Doch der nach ihm benannte Lombard-Effekt ist nicht der einzige Faktor, den es zu kontrollieren gilt. So beschreibt der Irrelevant-speech-Effekt ein Phänomen des menschlichen Gedächtnisses. Demnach sinkt die Leistung während einer Gedächtnisaufgabe, wenn als Hintergrundgeräusch Sprache zu hören ist. Diesen Effekt der Büroakustik kennen insbesondere die Großraumbürobewohner bestens. Sie haben aber weniger schmeichelhafte Bezeichnungen dafür.
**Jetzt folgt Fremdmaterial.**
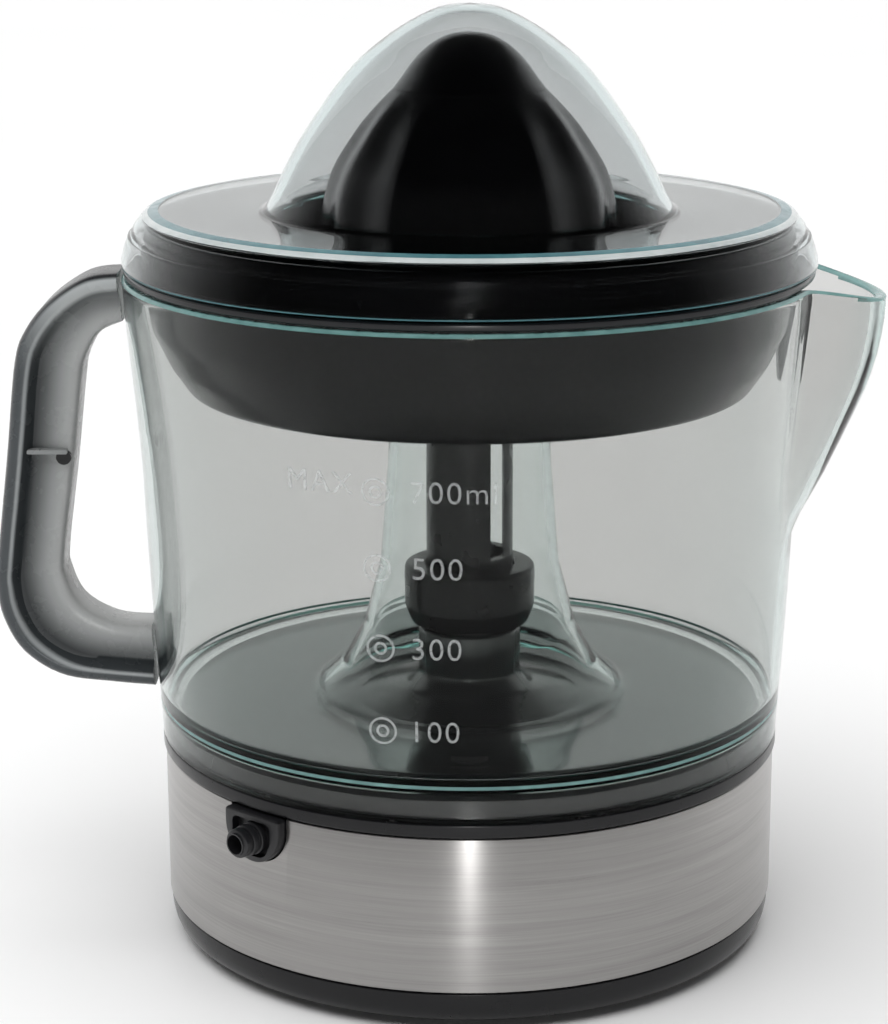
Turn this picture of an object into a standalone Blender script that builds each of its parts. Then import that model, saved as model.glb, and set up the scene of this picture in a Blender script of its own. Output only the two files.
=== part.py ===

Sprechschall verhindern oder dessen Lautstärke mindern

Nicht verwunderlich, dass die neue Norm einerseits die Verständlichkeit von Sprache verbessern will, die zur Arbeit gehört. Andererseits will sie das Entstehen von Sprechschall verhindern oder zumindest dessen Lautstärke mindern. Da das alles erhebliche Eingriffe in die Büroumgebung bedeutet, ergeben Komplettlösungen keinen Sinn. Vielmehr besteht eine lange Reihe von Interventionsmöglichkeiten. Diese reichen vom schallschluckenden Teppichbelag bis hin zum Sprachtraining, durch das die Mitarbeiter leise sprechen lernen. Viele Eingriffe werden numerisch bewertet, sodass man sehen kann, ob diese in einem gegebenen Betrieb bedeutsam sein können.

Die Interventionsmöglichkeiten mit Blick auf die Büroakustik werden in Szenarien aufbereitet, die sich an der Informationstheorie orientieren. So bietet zum Beispiel die mittlerweile gut erprobte Videokonferenz sieben Punkte für eine Beeinflussung mit 21 Maßnahmen. Diese sind in technische, organisatorische und persönliche aufgeteilt. Mancher Eingriff ist mit hohen Kosten verbunden, etwa die Absenkung des Lärmpegels, während andere Maßnahmen nur Wissen erfordern, aber erhebliche Wirkungen entfalten. So kann man für eine Telefonkonferenz statt einer Telefonleitung mit 3,4 kHz ein Video-Codec benutzen. Es bietet Musikqualität und verursacht keine Mehrkosten.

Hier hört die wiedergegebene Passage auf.